Using the data beneath this instruction, retype only the lines from the one that contains "Continue the OpenSCAD" down to the one that contains "return arc(x, y, r, 0, 360, sides)[:-1]", both included, exactly as they appear.
== == ==
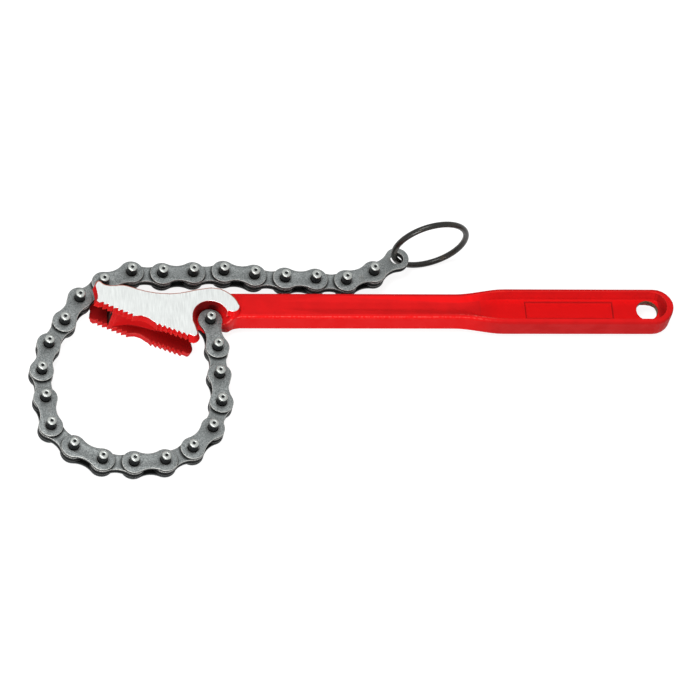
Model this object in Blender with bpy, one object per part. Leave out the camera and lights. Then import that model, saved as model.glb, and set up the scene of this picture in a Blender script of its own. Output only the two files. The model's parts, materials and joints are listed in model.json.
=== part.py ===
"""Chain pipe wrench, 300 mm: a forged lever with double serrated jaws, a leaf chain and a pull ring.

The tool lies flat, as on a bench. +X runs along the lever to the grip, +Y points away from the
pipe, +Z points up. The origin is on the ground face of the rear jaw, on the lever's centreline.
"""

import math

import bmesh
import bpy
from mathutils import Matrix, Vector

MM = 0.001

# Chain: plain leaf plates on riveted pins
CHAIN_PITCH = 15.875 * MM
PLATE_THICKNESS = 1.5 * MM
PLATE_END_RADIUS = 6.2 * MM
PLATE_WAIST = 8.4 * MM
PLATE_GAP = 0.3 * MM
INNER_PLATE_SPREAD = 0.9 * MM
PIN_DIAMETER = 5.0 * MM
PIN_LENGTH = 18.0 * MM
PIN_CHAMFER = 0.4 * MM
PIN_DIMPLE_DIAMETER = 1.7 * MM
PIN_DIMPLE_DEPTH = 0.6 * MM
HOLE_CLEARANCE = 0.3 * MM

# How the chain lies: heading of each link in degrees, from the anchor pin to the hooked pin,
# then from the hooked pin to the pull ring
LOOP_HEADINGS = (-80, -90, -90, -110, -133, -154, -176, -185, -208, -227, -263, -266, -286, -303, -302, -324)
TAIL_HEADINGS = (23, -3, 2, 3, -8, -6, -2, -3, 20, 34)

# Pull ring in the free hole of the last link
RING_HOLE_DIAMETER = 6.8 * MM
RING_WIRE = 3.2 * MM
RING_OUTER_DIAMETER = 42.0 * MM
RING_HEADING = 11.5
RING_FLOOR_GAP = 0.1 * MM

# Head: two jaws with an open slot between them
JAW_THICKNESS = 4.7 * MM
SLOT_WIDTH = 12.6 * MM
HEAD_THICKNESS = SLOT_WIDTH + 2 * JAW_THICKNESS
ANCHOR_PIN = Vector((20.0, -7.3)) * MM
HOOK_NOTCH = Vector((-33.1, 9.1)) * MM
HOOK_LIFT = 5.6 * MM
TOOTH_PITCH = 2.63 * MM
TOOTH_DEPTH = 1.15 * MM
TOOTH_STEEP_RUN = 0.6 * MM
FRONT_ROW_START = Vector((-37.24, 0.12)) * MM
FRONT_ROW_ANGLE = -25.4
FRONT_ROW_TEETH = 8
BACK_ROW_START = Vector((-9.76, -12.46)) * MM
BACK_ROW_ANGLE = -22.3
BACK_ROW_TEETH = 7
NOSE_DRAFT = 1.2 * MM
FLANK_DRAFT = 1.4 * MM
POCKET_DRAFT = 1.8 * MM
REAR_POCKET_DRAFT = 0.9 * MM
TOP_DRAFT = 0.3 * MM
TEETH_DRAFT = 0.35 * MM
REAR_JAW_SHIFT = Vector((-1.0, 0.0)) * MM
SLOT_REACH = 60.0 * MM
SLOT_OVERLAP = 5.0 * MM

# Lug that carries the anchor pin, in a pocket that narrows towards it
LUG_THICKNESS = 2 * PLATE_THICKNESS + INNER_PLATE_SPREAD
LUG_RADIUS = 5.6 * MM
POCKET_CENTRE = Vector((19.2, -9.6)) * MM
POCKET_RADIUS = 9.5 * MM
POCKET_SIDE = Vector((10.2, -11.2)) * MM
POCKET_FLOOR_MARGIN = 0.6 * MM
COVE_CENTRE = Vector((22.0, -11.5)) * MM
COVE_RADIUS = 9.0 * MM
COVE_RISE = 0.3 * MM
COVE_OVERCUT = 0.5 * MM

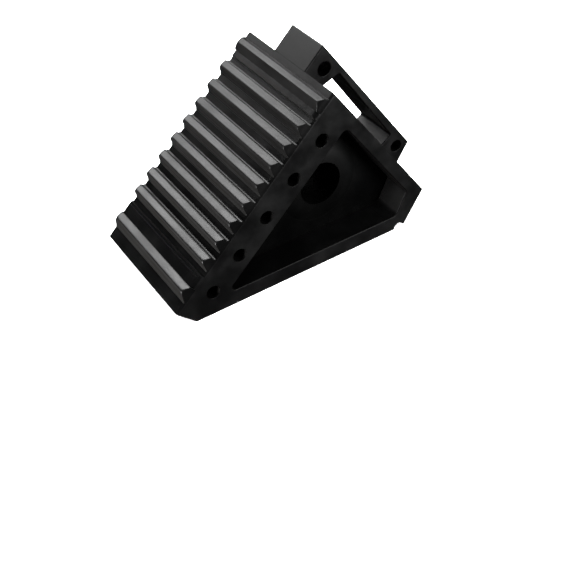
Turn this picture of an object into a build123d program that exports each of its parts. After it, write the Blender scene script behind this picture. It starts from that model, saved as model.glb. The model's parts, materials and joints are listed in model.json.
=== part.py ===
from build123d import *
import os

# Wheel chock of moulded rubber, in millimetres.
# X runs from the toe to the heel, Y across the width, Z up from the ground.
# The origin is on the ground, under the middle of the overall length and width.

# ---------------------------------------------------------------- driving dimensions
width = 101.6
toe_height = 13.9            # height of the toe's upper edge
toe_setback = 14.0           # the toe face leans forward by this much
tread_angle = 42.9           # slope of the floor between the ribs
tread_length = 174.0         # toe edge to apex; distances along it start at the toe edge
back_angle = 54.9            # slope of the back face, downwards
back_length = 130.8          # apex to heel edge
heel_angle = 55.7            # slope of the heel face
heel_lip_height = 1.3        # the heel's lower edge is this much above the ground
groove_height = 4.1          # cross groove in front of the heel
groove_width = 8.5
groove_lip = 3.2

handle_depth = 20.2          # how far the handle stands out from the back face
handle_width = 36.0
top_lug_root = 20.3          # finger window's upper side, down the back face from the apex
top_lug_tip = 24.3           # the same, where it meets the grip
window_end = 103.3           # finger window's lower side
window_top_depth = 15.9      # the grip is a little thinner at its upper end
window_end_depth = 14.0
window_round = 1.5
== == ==
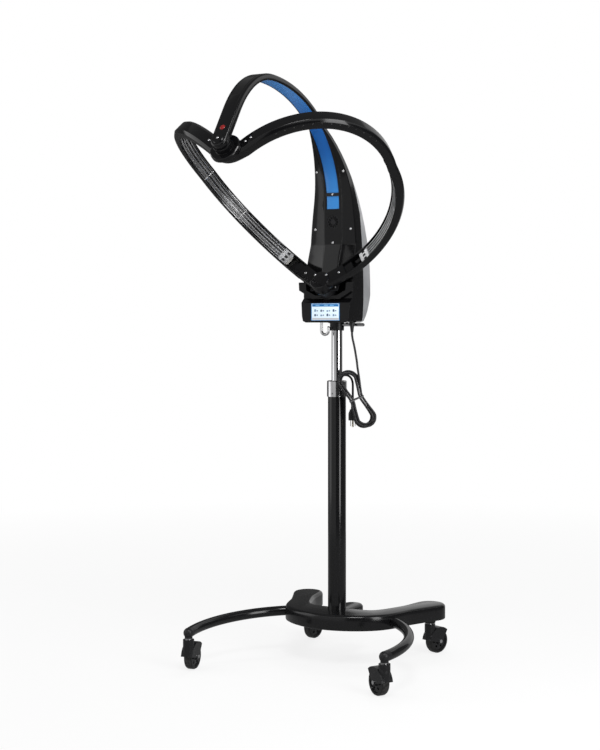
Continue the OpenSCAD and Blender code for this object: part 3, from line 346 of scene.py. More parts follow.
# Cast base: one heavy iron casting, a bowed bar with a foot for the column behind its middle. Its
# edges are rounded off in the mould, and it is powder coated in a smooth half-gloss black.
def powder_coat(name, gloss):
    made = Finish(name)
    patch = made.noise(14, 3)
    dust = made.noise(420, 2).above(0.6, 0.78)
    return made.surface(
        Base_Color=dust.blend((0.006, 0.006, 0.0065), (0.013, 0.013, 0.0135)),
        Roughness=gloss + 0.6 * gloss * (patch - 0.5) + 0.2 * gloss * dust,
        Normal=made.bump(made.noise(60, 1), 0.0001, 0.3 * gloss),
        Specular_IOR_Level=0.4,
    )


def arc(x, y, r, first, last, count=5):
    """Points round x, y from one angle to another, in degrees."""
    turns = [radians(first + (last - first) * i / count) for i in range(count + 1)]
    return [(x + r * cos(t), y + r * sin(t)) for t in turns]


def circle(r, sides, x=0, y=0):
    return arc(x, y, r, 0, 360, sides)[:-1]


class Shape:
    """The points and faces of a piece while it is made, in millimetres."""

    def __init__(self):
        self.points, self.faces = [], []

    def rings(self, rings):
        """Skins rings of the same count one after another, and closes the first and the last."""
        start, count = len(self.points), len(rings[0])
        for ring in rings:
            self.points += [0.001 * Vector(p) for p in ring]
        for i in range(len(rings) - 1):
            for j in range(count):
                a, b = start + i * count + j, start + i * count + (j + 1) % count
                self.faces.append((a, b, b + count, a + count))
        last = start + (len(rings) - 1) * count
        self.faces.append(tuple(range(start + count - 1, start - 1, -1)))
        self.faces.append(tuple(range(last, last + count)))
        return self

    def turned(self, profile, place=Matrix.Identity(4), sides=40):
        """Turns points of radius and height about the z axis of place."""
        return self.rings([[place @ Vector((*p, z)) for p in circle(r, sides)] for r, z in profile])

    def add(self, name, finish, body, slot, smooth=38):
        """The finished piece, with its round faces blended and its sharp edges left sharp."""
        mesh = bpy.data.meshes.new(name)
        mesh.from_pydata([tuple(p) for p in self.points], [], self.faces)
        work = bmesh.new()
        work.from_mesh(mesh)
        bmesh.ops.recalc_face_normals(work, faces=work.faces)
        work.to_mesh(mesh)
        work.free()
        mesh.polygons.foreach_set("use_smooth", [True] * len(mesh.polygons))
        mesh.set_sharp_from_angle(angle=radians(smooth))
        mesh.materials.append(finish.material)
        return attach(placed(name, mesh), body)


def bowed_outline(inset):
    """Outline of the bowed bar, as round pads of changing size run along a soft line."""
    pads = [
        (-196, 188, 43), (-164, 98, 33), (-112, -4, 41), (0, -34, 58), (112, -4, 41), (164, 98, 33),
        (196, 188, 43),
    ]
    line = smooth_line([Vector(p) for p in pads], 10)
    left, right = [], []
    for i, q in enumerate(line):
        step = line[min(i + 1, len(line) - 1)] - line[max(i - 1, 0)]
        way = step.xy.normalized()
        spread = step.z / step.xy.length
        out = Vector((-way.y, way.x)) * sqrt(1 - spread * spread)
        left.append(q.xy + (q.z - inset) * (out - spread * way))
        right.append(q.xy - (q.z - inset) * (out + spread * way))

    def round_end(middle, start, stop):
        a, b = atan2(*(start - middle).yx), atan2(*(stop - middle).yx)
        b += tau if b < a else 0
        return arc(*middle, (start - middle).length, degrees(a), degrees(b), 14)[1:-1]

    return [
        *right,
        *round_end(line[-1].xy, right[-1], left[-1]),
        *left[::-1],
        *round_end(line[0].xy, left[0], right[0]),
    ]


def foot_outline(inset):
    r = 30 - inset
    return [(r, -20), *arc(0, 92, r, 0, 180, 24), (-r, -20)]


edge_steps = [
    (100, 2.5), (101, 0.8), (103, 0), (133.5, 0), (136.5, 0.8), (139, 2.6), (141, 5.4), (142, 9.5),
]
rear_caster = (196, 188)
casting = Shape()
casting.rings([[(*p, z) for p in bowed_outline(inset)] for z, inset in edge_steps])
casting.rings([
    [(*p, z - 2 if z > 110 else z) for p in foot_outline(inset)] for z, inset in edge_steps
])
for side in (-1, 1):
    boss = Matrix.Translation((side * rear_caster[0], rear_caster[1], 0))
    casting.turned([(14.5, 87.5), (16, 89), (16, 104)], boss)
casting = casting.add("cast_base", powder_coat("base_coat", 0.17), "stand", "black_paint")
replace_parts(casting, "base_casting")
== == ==
▸ **Written response**:
Continue the OpenSCAD and Blender code for this object: part 3, from line 346 of scene.py. More parts follow.
# Cast base: one heavy iron casting, a bowed bar with a foot for the column behind its middle. Its
# edges are rounded off in the mould, and it is powder coated in a smooth half-gloss black.
def powder_coat(name, gloss):
    made = Finish(name)
    patch = made.noise(14, 3)
    dust = made.noise(420, 2).above(0.6, 0.78)
    return made.surface(
        Base_Color=dust.blend((0.006, 0.006, 0.0065), (0.013, 0.013, 0.0135)),
        Roughness=gloss + 0.6 * gloss * (patch - 0.5) + 0.2 * gloss * dust,
        Normal=made.bump(made.noise(60, 1), 0.0001, 0.3 * gloss),
        Specular_IOR_Level=0.4,
    )


def arc(x, y, r, first, last, count=5):
    """Points round x, y from one angle to another, in degrees."""
    turns = [radians(first + (last - first) * i / count) for i in range(count + 1)]
    return [(x + r * cos(t), y + r * sin(t)) for t in turns]


def circle(r, sides, x=0, y=0):
    return arc(x, y, r, 0, 360, sides)[:-1]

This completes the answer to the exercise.